On lui rétorquera que seule une société fait de sujets complètement désincarnés, faisant abstraction d'eux-mêmes, est capable de prendre des décisions entièrement désintéressées. Sa morale devient si pure qu'elle est tout simplement impossible.

L'utilitarisme : la clé ?

Une autre école éthique peut éclairer ce type de situation, c'est l'utilitarisme.

Pour les utilitaristes, ce qui justifie une action, ça ne doit pas être la règle mais le calcul de l'utilité. L'utilité se définit comme le degré de satisfaction que vont engendrer les conséquences de cette action, précise Matthieu Peltier.

Donc, si enfreindre la règle apporte en fait plus de satisfactions que de la respecter, il faut alors tout simplement l'enfreindre.

L'exemple que l'on donne souvent est celui d'un homme, pendant la Seconde Guerre mondiale, qui cacherait des Juifs et chez qui la Gestapo viendrait frapper pour lui demander s'il sait où se trouvent ces personnes.
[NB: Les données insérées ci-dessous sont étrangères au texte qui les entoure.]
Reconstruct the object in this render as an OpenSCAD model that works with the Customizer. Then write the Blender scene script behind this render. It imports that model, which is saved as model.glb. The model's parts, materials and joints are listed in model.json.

Selon Kant, mentir est contraire à la morale et le mensonge ne serait donc pas justifié. Car si l'exception est permise en la matière, alors la possibilité de se faire confiance s'érode.

Mais on sent bien, dans cet exemple, que mentir dans un tel cas est extrêmement utile, au sens de l'utilitarisme, car les vies sauvées par ce mensonge n'ont absolument aucun prix.

Et elle est peut-être là, la clé, dans la question du prix ou du coût de l'exception au regard du bénéfice qu'elle engendre.
Et il est vrai que dans le cas d'Olivier Vandecasteele, il serait plutôt facile d'acquiescer à l'exception, si elle permet ce que nous espérons tous : sa libération.